Jurisdiction of circuit courts in chancery in divorce and separate maintenance proceedings is entirely statutory. The power to award alimony is wholly statutory. Bialy v. Bialy, 167 Mich. 559 (Ann. Cas. 1913 A, 800); Emmons v. Emmons, 199 Mich. 626 (L.R.A. 1918 B, 866); Ritzer v. Ritzer, 243 Mich. 406; Shafer v. Shafer, 257 Mich. 372; Winter v. Winter, 276 Mich. 665 . The statute under which the instant proceeding is brought (3 Comp. Laws 1929, § 12794 [Stat. Ann. § 25.211]) refers to the allowance granted the wife for separate maintenance as "alimony" and provides the court may require the husband to pay such sums for her support as it shall deem necessary in like manner as in case of suit for divorce.
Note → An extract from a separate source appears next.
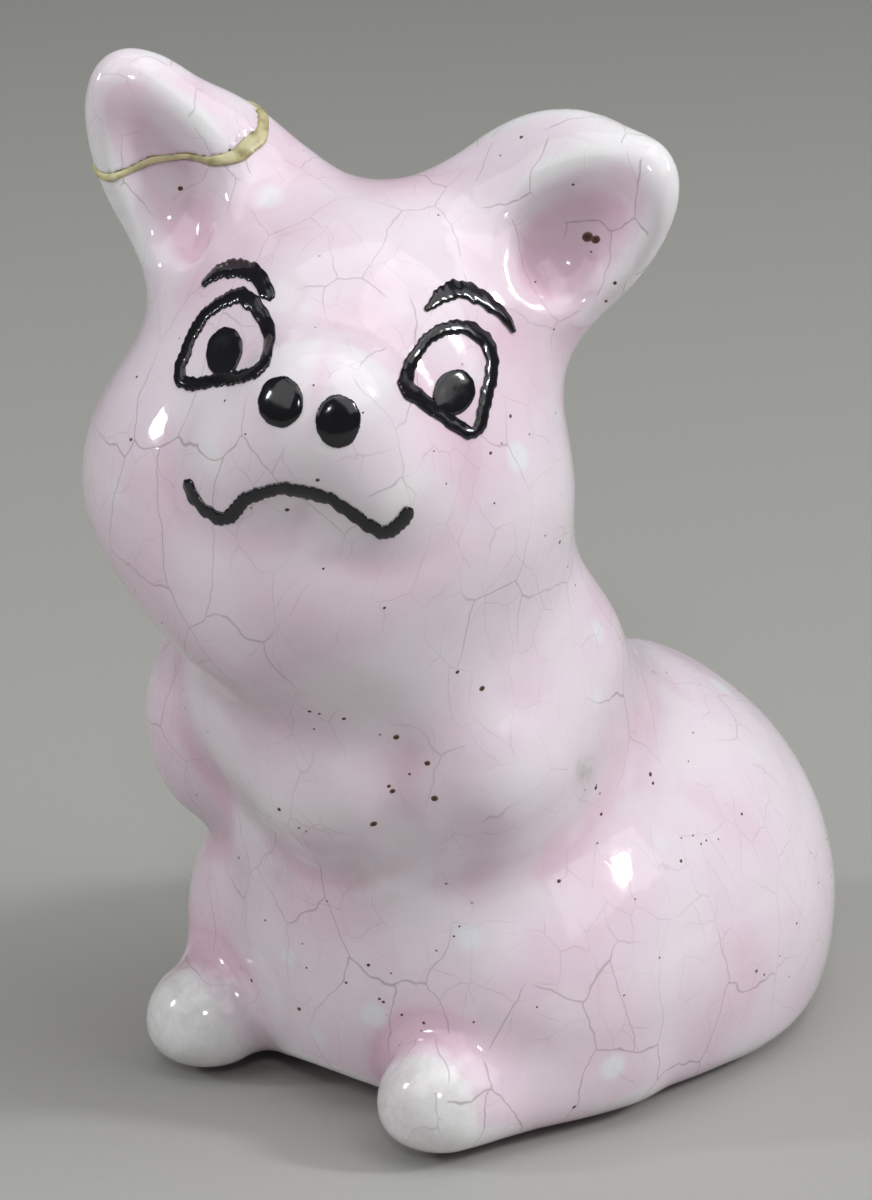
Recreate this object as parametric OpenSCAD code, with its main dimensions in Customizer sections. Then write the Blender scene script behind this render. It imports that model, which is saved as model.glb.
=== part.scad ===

We have repeatedly held that, in the absence of any showing of new or changed conditions, a decree for alimony, containing no reservation of the power of modification, cannot be altered after the expiration of the time for rehearing or appeal. Mayer v. Mayer, 154 Mich. 386 (19 L.R.A. [N. S.] 245, 129 Am. St. Rep. 477); Gundick v. Gundick, 208 Mich. 34; Sherman v. Kent, 223 Mich. 200; Quinn v. Quinn, 226 Mich. 239; Gould v. Gould, 226 Mich. 340; Schweim v. Schweim, 233 Mich. 67; Tuthill v. Tuthill, 259 Mich. 272; Hill v. Hill, 266 Mich. 402; Foltz v. Foltz, 281 Mich. 179; Mack v. Mack, 283 Mich. 365; Rowe v. Rowe, 291 Mich. 451; Sims v. Sims, ante, 491. The court was in error in entering the amended decree.
Reversed, with costs.
SHARPE, C.J., and BUSHNELL, CHANDLER, NORTH, STARR, WIEST, and BUTZEL, JJ., concurred.